Developer's role in forest measure draws criticism Some say Hill has pressured county officials

November 12, 1992|By Kerry O'Rourke and Greg Tasker | Kerry O'Rourke and Greg Tasker,Staff Writers

Local efforts to preserve Carroll's forests may be in jeopardy because developers -- particularly one -- have pressured the county commissioners, some involved in the efforts contend.

Today the commissioners are expected to decide whether to support a forest conservation law drafted by a county citizens group or one written by the state.

Developers -- the most visible being Carroll's largest, Martin K.P. Hill of Manchester -- support the state law, which they say is less stringent than Carroll's and would be less costly to follow.

Some supporters of the county law say Mr. Hill has impeded the process in looking out for his own interest.

Mr. Hill, who has built about 1,800 Carroll homes in the past 21 years, has at least two developments, in Eldersburg and Hampstead, that county officials said could be affected by forest conservation.

Mr. Hill, however, said both have received preliminary approval and would not be affected by the law.

"I don't have a personal ax to grind," he said.
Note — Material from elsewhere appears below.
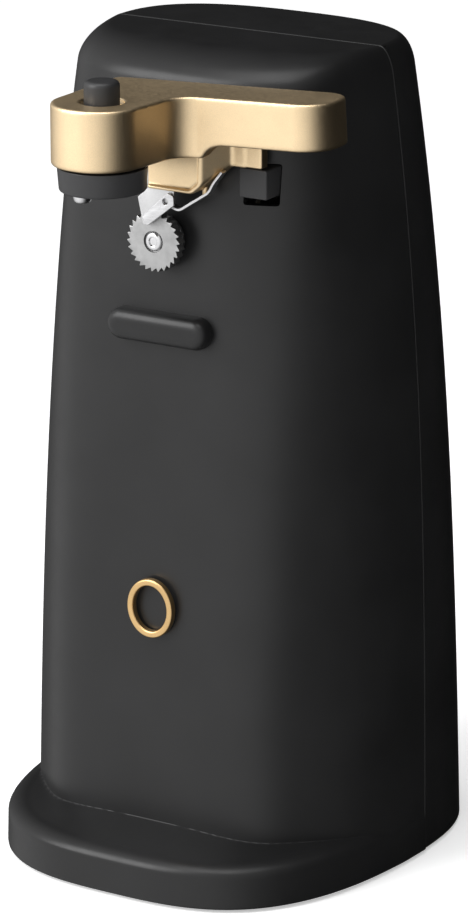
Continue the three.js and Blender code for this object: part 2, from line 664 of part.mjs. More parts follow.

His building company, Masonry Contractors Inc., has sales of $29 million a year, he said yesterday. He also builds homes in Frederick and Howard counties and Pennsylvania.

"Marty Hill is not an ogre. He's not a venal person. But Marty Hill is a capitalist. Marty Hill is in the business of making every buck he can make," Westminster Mayor W. Benjamin Brown said.

"It's not right to give any special interest greater access than is given to the general public. That's what's going on at the County Office Building.

"You may as well have an office with Marty Hill's name on it in the county," the mayor said.

At stake for Mr. Hill and other developers is how they go about clearing land for development.

Last week, Commissioner President Donald I. Dell appeared to be leaning toward supporting the state law when he expressed concerns about the proposed county law at a staff meeting.

Local governments are required to either adopt the state plan or develop one of their own that is at least as stringent as the state's.

This week, Mr. Dell said the consensus of public opinion is that the county plan is better, but he is undecided about which plan he will support. Commissioner Julia W. Gouge said she is undecided, and Commissioner Elmer C. Lippy said he "emphatically" supports the county law.

During the past year and a half, Mr. Hill or his staff have voiced opinions to the commissioners in letters and at public hearings, work sessions and at staff meetings.

Last spring, as the commissioners were ready to appoint a homebuilder to the committee, Mr. Brown argued against special-interest representation. The proper time for special-interest groups to comment was at public hearings, he said.

Still, the commissioners named Thomas M. Ballentine, assistant director for government affairs at the Home Builders Association of Maryland, to the committee after county staffer Neil Ridgely quit the committee in protest on March 18.

Mr. Ridgely, Carroll's program manager for landscaping and forest conservation, said Mr. Hill had interfered in the process.

On March 9, Mr. Hill wrote a letter to Mr. Lippy accusing county staff members of "using omissions, half truths and outright falsehoods" to oppose the state ordinance.

Mr. Ridgely said yesterday that the homebuilders have had too much input: "Their harangue can be burdensome."

Frank Grabowski, a Westminster engineer who chaired the committee, said Mr. Hill should not have been allowed to comment after the public record on the ordinance was closed in October.

"He has spoken at meetings where he should have been there to witness, not to partake," Mr. Grabowski said. "Those meetings are open -- I think not for public participation but for public witness."

Mr. Hill and his assistant James Piet regularly attended meetings with commissioners and their staff members on the proposed law. Mr. Hill sometimes sat at the work table with the commissioners and made comments. The developer often was the only person at the meetings who was not a county staff member or news reporter.

Mr. Hill said yesterday he made comments only when asked. It's the commissioners' decision to allow comments from the public at staff meetings, he said.

"I am doing it as a representative of the industry," he added.

The president of the Carroll County Chapter of the Home Builders Association of Maryland agreed.

"Marty is representing builders, all builders," said Jeffrey Powers, a Westminster builder. "The issues he raised have been beneficial to all concerned. A lot of our input was taken to heart."

Teresa Bamberger, Mount Airy town planner and a member of the committee, said she and other town representatives who support the local law haven't been able to attend staff meetings.

"I'm frustrated that we don't have the time," she said. "If there's an imbalance in representation in interested parties -- that's why. It's not for lack of interest on our part."

Mrs. Bamberger and others argue that developers don't have the best interests of the public at heart.